As of Friday night, not a single international leader had called him to congratulate him on his being sworn in as president, Franco told CNN en Español.
"Of course it worries me. I am aware that I am assuming the presidency in an unfavorable condition," he said.
Franco reiterated that the impeachment happened within the parameters of the constitution, and pointed to the large margins by which Lugo was voted out of office.
"It means that here we have a unanimous position. The Paraguayan people, I think, are satisfied with this decision," he said.
Despite the cold shoulder from neighboring countries, Franco said he will reach out and explain the legality of Lugo's ouster and seeks to have good international relations.
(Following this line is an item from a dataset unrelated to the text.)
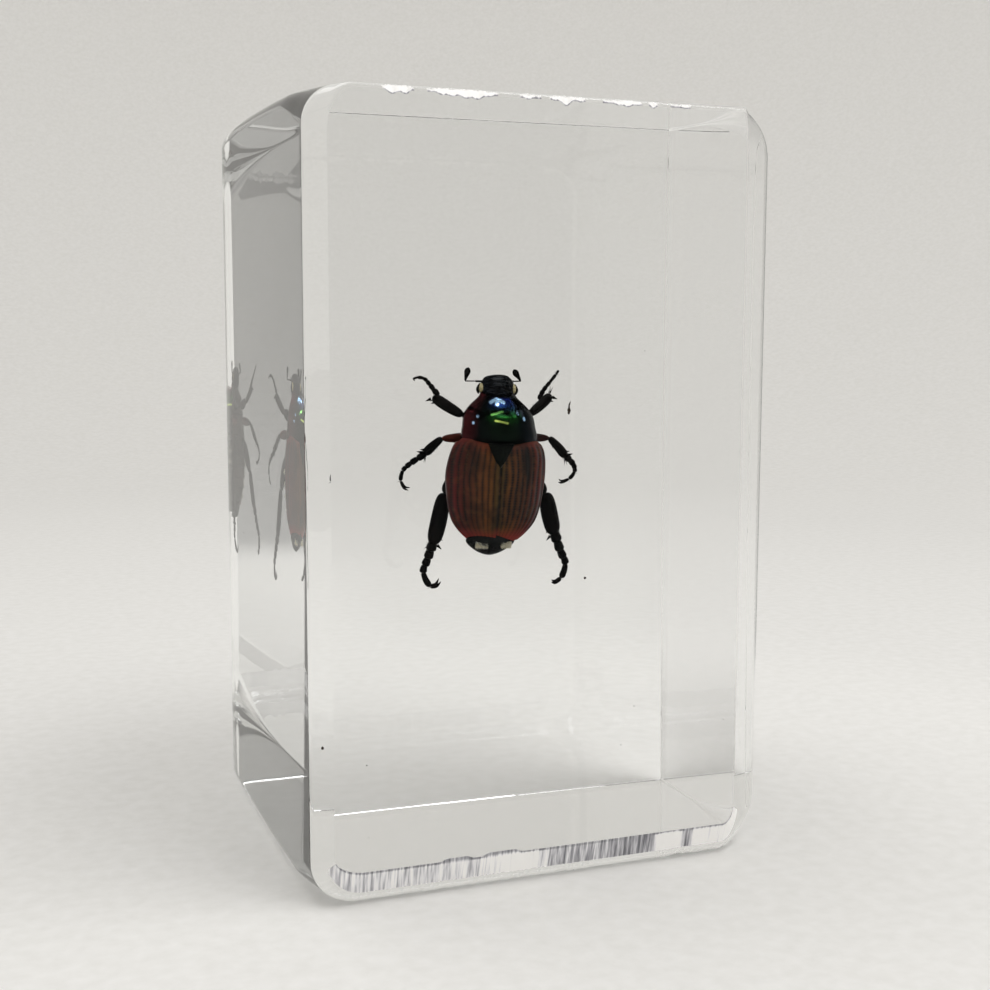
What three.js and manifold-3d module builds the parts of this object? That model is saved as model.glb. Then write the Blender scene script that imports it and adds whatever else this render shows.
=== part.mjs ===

His goal is for Paraguay to be recognized internationally by the time he hands the government over to the next president next year, he said.
"I have the duty and the responsibility to initiate a process that the next government can continue," he said, especially when it comes to important domestic issues such as security and family agriculture.
Most of the countries opposed to Franco's presidency belong to the Union of South American Nations, known as UNASUR. The foreign ministers of that regional body were in Paraguay to study the issue.
The UNASUR ministers "have an attitude of respect for the sovereignty of Paraguay, but also an attitude of respect for democracy," Brazilian President Dilma Rousseff said.
Brazil is one of Paraguay's most important neighbors, and Rousseff declined to give a strong position one way or another over the recent events.
"From this situation I am sure there will be a consequence," is all she said.
In a news conference Saturday, Franco said he hopes relations with Brazil will remain "harmonious," according to Brazil's state-run Agencia Brasil news agency.
The United States also weighed in a more neutral manner.
"We urge all Paraguayans to act peacefully, with calm and responsibility, in the spirit of Paraguay's democratic principles," State Department spokeswoman Darla Jordan said.